In Bernoulli Naive Bayes, missing values are typically handled by ignoring them during the probability calculations. This is because the Bernoulli distribution assumes that the features are binary, taking on values of either 0 or 1. Thus, a missing value can be thought of as an absence of evidence, and it is not included in the calculation of probabilities.

For example, if a feature has values of 1, 0, 1, and missing, the probability of this feature being 1 would be calculated based on the 1s and 0s only. The missing value is not included in the calculation.

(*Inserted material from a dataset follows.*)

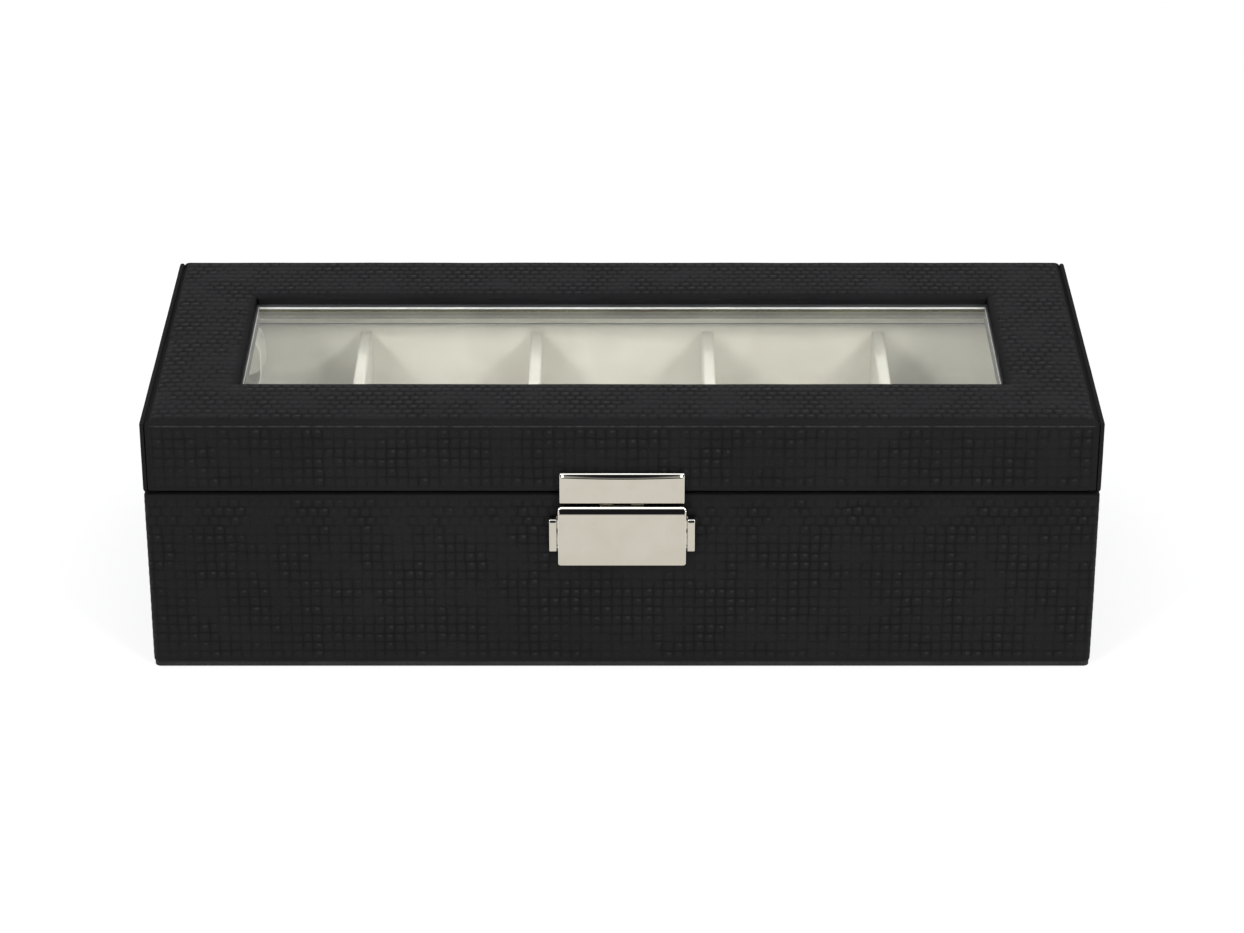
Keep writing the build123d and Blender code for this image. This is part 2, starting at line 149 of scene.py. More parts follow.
@dataclass
class SkinGrid:
    """A sheet of leather as rows and columns of points, with its stud cells."""

    places: np.ndarray
    cells: np.ndarray
    closed: bool = False
    flipped: bool = False
    skip: Callable[[np.ndarray], np.ndarray] | None = None

    def build(self, name: str) -> bpy.types.Object:
        """Make the sheet.

        Args:
            name: The object's name.

        Returns:
            An object whose points carry a cell place and a stud strength.
        """
        rows, columns = self.places.shape[:2]
        across = columns if self.closed else columns - 1
        r, c = np.meshgrid(np.arange(rows - 1), np.arange(across), indexing="ij")
        after = (c + 1) % columns
        quads = np.stack(
            [r * columns + c, r * columns + after, (r + 1) * columns + after, (r + 1) * columns + c], -1
        )
        quads = quads.reshape(-1, 4)
        flat = self.places.reshape(-1, 3)
        data = self.cells.reshape(-1, 3)
        if self.skip is not None:
            quads = quads[~self.skip(flat[quads].mean(1))]
        corner = data[quads][:, :, :2].copy()
        if self.closed:
            turn = float(data[:, 0].max()) + 1.0 / STEPS
            last = (quads[:, 1] % columns == 0) & (quads[:, 0] % columns == columns - 1)
            corner[last, 1, 0] += turn
            corner[last, 2, 0] += turn
        used, numbered = np.unique(quads, return_inverse=True)
        quads = numbered.reshape(-1, 4)
        if self.flipped:
            quads = quads[:, ::-1]
            corner = corner[:, ::-1]
        mesh = bpy.data.meshes.new(name)
        mesh.vertices.add(len(used))
        mesh.vertices.foreach_set("co", (flat[used] * MM).astype(np.float32).ravel())
        mesh.loops.add(quads.size)
        mesh.loops.foreach_set("vertex_index", quads.astype(np.int32).ravel())
        mesh.polygons.add(len(quads))
        mesh.polygons.foreach_set("loop_start", np.arange(0, quads.size, 4, dtype=np.int32))
        mesh.polygons.foreach_set("use_smooth", [True] * len(quads))
        mesh.update(calc_edges=True)
        uv = mesh.uv_layers.new(name="cells")
        uv.data.foreach_set("uv", corner.astype(np.float32).ravel())
        place = mesh.attributes.new("cell", "FLOAT_VECTOR", "POINT")
        place.data.foreach_set("vector", data[used].astype(np.float32).ravel())
        stud = mesh.attributes.new("stud", "FLOAT", "POINT")
        stud.data.foreach_set("value", data[used, 2].astype(np.float32))
        mesh.validate()
        return place_mesh(name, mesh)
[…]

However, some implementations of Bernoulli Naive Bayes may require that missing values be replaced with a default value, such as 0 or 1, in order to compute probabilities. In this case, the choice of default value may have an impact on the classification results and should be carefully considered.

## Q4. Can Gaussian Naive Bayes be used for multi-class classification?

Yes, Gaussian Naive Bayes can be used for multi-class classification. In this case, the model learns the parameters of the Gaussian distribution for each class and then predicts the class with the highest probability based on the input features. The decision boundary for multi-class classification in Gaussian Naive Bayes is typically linear, which means that the classes are separated by hyperplanes. If the classes are not linearly separable, other classifiers such as SVM or decision trees may be more appropriate.